Il Codice civile consente a tutti i condòmini di fare un uso più intenso della cosa comune rispetto agli altri proprietari.
L’articolo 1102 , infatti, specifica che l’uso dei beni comuni del palazzo non deve essere assolutamente equivalente tra i vari proprietari, e che ognuno possa utilizzare i beni condominiali senza necessità di permessi da parte del condominio, ma a due condizioni:
– in primo luogo l’utilizzatore non deve alterare la destinazione del bene,
– in secondo luogo nessuno può impedire agli altri proprietari di fare anch’essi un uso paritetico.
Laddove l’utilizzo fatto dal condomino violi una delle predette condizioni, allora esso sarà considerato illegittimo e gli altri condòmini avranno il diritto di contestarlo. La sentenza Cassazione sezione II, numero 4709 del 14 febbraio 2022 pare una corretta applicazione dei predetti principi.
La vicenda
Nel caso oggetto della decisione, infatti, una condomina agiva in giudizio contestando i proprietari del piano superiore, i quali avevano effettuato dei lavori edili volti alla trasformazione del tetto condominiale in una terrazza asservita esclusivamente al loro appartamento.
A detta della condomina, tale operazione costituiva una innovazione vietata e – in considerazione di ciò – le opere dovevano essere ridotte in pristino, con risarcimento del danno cagionatole. Secondo i convenuti, invece, la terrazza aveva una funzione di copertura del condomino come il tetto precedentemente esistente e quindi la loro opera rientrava nell’utilizzo più intenso, ma consentito, dei beni comuni condominiali.

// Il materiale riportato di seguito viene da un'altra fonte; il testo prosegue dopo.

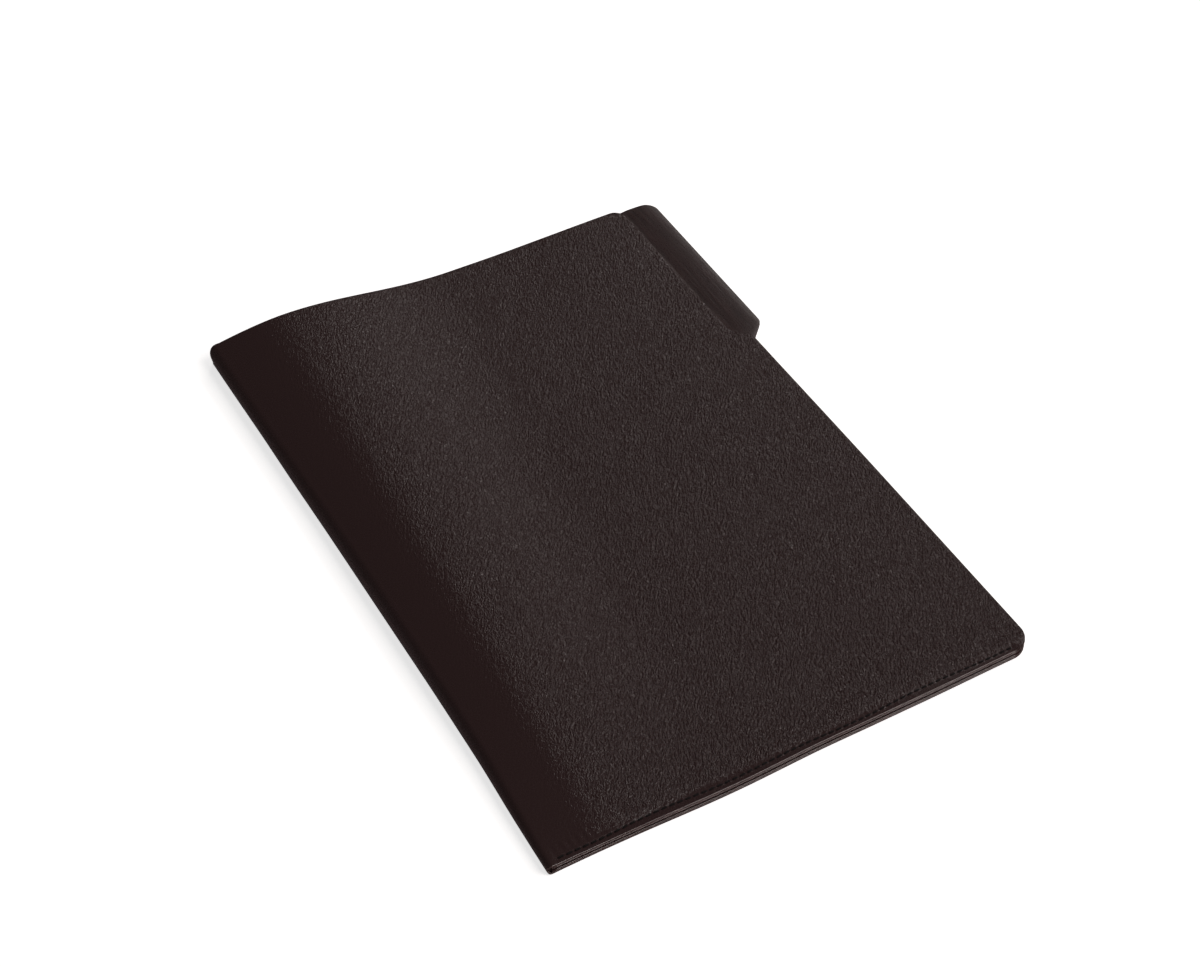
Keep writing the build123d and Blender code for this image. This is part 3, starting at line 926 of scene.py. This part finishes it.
# ---- floor, light and camera --------------------------------------------------------------------
floor_mesh = bpy.data.meshes.new("floor")
floor_mesh.from_pydata([(-4, -4, 0), (4, -4, 0), (4, 4, 0), (-4, 4, 0)], [], [(0, 1, 2, 3)])  # metres
floor = bpy.data.objects.new("floor", floor_mesh)
bpy.context.scene.collection.objects.link(floor)
floor.location.z = -0.2 * MM  # just clear of the back cover
paper, _, paper_shader = new_material("white_paper_sweep")
paper_shader.inputs["Base Color"].default_value = linear("#f4f4f4")
paper_shader.inputs["Roughness"].default_value = 0.9
paper_shader.inputs["Emission Color"].default_value = (1, 1, 1, 1)
paper_shader.inputs["Emission Strength"].default_value = 0.73
floor_mesh.materials.append(paper)
floor.visible_glossy = False

world = bpy.data.worlds.new("studio")
bpy.context.scene.world = world
world.use_nodes = True
world.node_tree.nodes["Background"].inputs["Color"].default_value = (1, 1, 1, 1)
world.node_tree.nodes["Background"].inputs["Strength"].default_value = 0.03


def softbox(name, place, turn, width, length, watts):
    """A rectangular studio light that faces down and is then turned about X and Y, in degrees. Its
    length lies along Y."""
    light = bpy.data.lights.new(name, "AREA")
    light.shape = "RECTANGLE"
    light.size = width
    light.size_y = length
    light.energy = watts
    light.color = (1.0, 0.93, 0.9)
    lamp = bpy.data.objects.new(name, light)
    lamp.location = place
    lamp.rotation_euler = [math.radians(angle) for angle in turn]
    bpy.context.scene.collection.objects.link(lamp)
    return lamp


softbox("front_right", (3.2, -3.0, 4.8), (32, 34, 0), 4.0, 4.0, 210)
softbox("back_right", (1.95, 1.4, 1.65), (0, 50, 0), 0.50, 3.0, 17)

azimuth, elevation, roll = (math.radians(a) for a in (-29.7056, 45.5735, 0.2397))
distance = 0.99202
look_at = Vector((SPINE + 112.838 * MM, 7.132 * MM, 0))
back = Vector((math.sin(azimuth) * math.cos(elevation), -math.cos(azimuth) * math.cos(elevation),
               math.sin(elevation)))
right = Vector((0, 0, 1)).cross(back).normalized()
up = back.cross(right)
right, up = right * math.cos(roll) + up * math.sin(roll), up * math.cos(roll) - right * math.sin(roll)
camera_data = bpy.data.cameras.new("camera")
camera_data.sensor_width = 36
camera_data.lens = 71.525
camera_data.clip_start = 0.01
camera = bpy.data.objects.new("camera", camera_data)
turned = Matrix((right, up, back)).transposed().to_4x4()
camera.matrix_world = Matrix.Translation(look_at + back * distance) @ turned
bpy.context.scene.collection.objects.link(camera)
bpy.context.scene.camera = camera

settings = bpy.context.scene.view_settings
settings.view_transform = "Standard"
settings.look = "None"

L’alterazione della destinazione del bene
Il Tribunale prima, e la Corte d’Appello poi, accoglievano la domanda dell’attrice e condannavano i convenuti alla rimozione delle opere e al risarcimento della vicina. Alla luce della duplice soccombenza, i condòmini agivano in sede di Cassazione, contestando il ragionamento dei giudici di merito.
Con la predetta decisione, però, la Cassazione confermava di fatto le valutazioni precedentemente svolte. Secondo gli ermellini, infatti, nel caso in questione le opere dei condomini dell’ultimo piano avevano violato l’articolo 1102 del Codice civile sia alterando la destinazione del bene, che impedendo agli altri partecipanti di fare parimenti uso del manufatto secondo il loro diritto.
Le opere dei condòmini convenuti, infatti, avevano occupato tutta la superficie del tetto, rendendo l’area un manufatto privato ed impedendo ai condòmini ogni utilizzazione presente e futura, come l’apposizione di eventuali pannelli solari o antenne.
La Cassazione confermava quindi l’esito dei giudizi di merito, sancendo come le opere poste in essere dai ricorrenti non fossero ascrivibili ad un mero uso più intenso delle cose comuni, ma una vera e propria innovazione vietata e come tale da eliminare, risarcendo i vicini di casa danneggiati.
Il diritto condominiale, come nel presente caso, tutela l’utilizzo più intenso delle cose comuni, ma sanziona la sottrazione dei manufatti condominiali da parte di singoli proprietari che intendono utilizzare in via esclusiva e idiosincratica beni che dovrebbero, per loro natura e funzione, essere liberamente utilizzati da tutti.